To be done: Look through the listing for the word "objects". Copy each line that has it.

::: Raw data :::

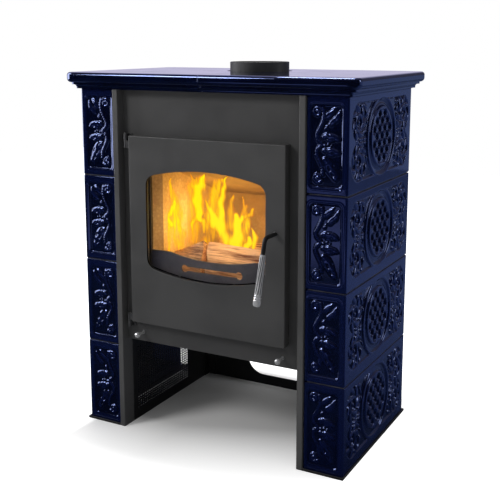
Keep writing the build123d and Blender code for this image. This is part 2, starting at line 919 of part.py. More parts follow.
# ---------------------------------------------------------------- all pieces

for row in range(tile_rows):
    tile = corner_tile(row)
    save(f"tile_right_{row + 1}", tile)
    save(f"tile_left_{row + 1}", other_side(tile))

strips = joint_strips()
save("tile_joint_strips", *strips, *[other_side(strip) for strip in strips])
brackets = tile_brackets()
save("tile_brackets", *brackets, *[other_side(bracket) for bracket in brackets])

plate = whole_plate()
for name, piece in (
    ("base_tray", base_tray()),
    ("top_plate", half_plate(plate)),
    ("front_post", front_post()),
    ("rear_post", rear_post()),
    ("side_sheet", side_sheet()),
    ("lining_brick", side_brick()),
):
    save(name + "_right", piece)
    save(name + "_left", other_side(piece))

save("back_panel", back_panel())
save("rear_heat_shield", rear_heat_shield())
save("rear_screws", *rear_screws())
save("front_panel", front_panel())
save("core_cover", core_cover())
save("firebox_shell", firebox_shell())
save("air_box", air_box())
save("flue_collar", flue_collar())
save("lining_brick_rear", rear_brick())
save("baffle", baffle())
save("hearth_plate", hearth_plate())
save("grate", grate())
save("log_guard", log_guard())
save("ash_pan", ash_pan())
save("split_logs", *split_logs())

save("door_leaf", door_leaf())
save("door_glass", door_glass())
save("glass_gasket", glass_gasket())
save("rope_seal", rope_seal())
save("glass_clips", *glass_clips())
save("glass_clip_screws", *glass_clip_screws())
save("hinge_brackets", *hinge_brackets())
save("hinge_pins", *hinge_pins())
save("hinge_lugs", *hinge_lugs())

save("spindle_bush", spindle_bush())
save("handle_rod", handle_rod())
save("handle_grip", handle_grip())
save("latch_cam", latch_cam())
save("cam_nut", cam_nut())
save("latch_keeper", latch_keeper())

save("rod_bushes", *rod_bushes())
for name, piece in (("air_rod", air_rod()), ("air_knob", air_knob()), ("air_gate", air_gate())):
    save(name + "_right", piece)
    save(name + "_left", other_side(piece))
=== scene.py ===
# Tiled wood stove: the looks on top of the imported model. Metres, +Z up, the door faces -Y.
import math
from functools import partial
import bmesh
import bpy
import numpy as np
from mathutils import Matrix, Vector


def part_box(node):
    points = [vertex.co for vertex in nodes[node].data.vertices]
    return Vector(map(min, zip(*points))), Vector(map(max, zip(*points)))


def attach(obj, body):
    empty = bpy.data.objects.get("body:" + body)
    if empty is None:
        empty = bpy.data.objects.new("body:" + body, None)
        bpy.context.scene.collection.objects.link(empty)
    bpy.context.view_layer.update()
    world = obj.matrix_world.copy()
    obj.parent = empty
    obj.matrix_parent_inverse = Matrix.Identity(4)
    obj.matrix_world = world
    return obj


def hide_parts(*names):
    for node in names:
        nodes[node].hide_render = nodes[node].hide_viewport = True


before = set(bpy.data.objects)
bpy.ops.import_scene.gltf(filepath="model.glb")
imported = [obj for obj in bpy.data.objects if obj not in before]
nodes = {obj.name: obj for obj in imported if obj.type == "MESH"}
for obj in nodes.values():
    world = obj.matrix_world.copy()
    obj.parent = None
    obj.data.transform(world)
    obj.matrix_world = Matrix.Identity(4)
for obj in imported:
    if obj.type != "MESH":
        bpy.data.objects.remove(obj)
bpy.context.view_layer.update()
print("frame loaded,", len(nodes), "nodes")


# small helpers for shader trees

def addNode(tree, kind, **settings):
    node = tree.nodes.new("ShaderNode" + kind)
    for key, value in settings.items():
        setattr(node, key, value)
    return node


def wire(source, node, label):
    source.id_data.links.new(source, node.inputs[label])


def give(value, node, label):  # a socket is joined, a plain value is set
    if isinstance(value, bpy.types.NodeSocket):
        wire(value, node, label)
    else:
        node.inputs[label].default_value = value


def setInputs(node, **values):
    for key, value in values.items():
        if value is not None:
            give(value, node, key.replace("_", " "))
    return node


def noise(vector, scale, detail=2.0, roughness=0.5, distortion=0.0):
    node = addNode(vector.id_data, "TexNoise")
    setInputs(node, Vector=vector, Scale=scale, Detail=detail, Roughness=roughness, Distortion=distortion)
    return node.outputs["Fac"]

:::

Solution for this exercise:
    empty = bpy.data.objects.get("body:" + body)
        empty = bpy.data.objects.new("body:" + body, None)
        bpy.context.scene.collection.objects.link(empty)
before = set(bpy.data.objects)
imported = [obj for obj in bpy.data.objects if obj not in before]
        bpy.data.objects.remove(obj)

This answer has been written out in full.